Hang loose necklace made of Egyptian linen from Akhmim, beads, and upcycled old silver beads of Saafan’s. (Supplied)

CAIRO: “Whenever her name is mentioned, I am immediately reminded of her smell. It’s the same familiar scent that always told me I was in her home. She was an avid storyteller and so my memory of her is marked by a hint of magic.”

The Egyptian artist Rasha Saafan is talking about her late maternal grandmother, whose memory serves as inspiration for Saafan’s hobby-turned business, Ghazala.

Ghazala, which translates as ‘female deer,’ is a Cairo-based jewelry and accessories brand that specializes in distinctive handmade accessories, with a focus on necklaces and earrings. The brand stems from, among other things, Saafan’s fascination with the past.

A graduate of both Cairo’s Helwan Faculty of Fine Arts and the Higher Institute of Theatrical Arts, Saafan spent the years after college sketching at her Manyal-based atelier. A while later, she began experimenting with creating accessories using a range of textiles, including fragments from her late father’s shirts as well as woven fabrics collected on her travels to India, Nepal, Thailand, Tunisia, Romania and Turkey. Saafan also used snippets of her late grandmother’s clothes discovered during frequent visits to her house.

“I was tidying her room one day when I found a suitcase stored under her bed. When I opened it, I found old photographs of her with my grandfather, a handful of her clothes and a collection of fabrics,” Saafan recalls. “I could recognize her traces in her garments, in how they carried her distinctive smell, and I wanted to capture these hints in a beautiful necklace that would always keep me company.”

But Saafan was also honoring her grandmother’s vocation as an avid arts-and-crafts lover. “Grandma had a sewing machine and was adept at crochet and hand knitting. She made all of her children’s clothes from scratch. She was truly an artist at heart,” Saafan says.
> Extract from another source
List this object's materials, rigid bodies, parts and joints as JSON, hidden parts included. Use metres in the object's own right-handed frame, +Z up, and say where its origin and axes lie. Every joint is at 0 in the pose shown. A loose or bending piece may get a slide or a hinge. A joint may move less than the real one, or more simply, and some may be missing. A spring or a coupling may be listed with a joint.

Typically, Saafan mixes her fabrics with beads and old silver to create her accessories. “This blending of materials is what renders something unique,” she explains.

More than celebrating the memory of loved ones, Ghazala also attests to the remedial power of art. Saafan responds to the loss of loved ones by sewing fruit seeds on to the heart of an accessory then wrapping it with fabric. “It’s exactly as if you’re planting something within an otherwise lifeless object, pumping life into it,” she says.

A self-taught jewelry designer, Saafan thinks of Ghazala as her own rebellion against the academy and how it grounded her art education in technicalities.

“I think education ruins an artist’s spontaneity,” she says. “Whenever I sketch, I start thinking about proportions right away. I can’t seem to free myself from this excessive obsession with technicalities and this is precisely why I never wanted to ‘learn’ jewelry making.”

In fact, Saafan recognizes and takes pride in the beauty of imperfection. From keeping untrimmed threads to preserving visible signs of wear on her accessories, she places strong emphasis on “the spontaneity that drives the creative process.”

With every purchase, a Ghazala piece embarks on a new journey. So far, Ghazala accessories have been bought by clients in Germany, France, the UK, the US, Lebanon and Tunisia. Saafan takes meticulous care of the packaging process, personalizing every new order.  She puts her artful pieces in hand-made boxes carrying the client’s name. She also scribbles a few words about her feelings towards each artwork.

“I want to remind Ghazala’s clients that these accessories were crafted by human hands,” she remarks.

When Saafan’s not traveling and “showing Ghazala the world,” she’s in her studio, testing new designs and working on orders. She hopes to start incorporating sequins, “an under-rated decorative spangle,” into Ghazala’s designs soon. Her upcoming projects include working with families who have lost loved ones to cancer. The idea behind that project, Saafan explains, is to try and keep their memory alive by upcycling their clothes and reworking them into another of her inimitable accessories.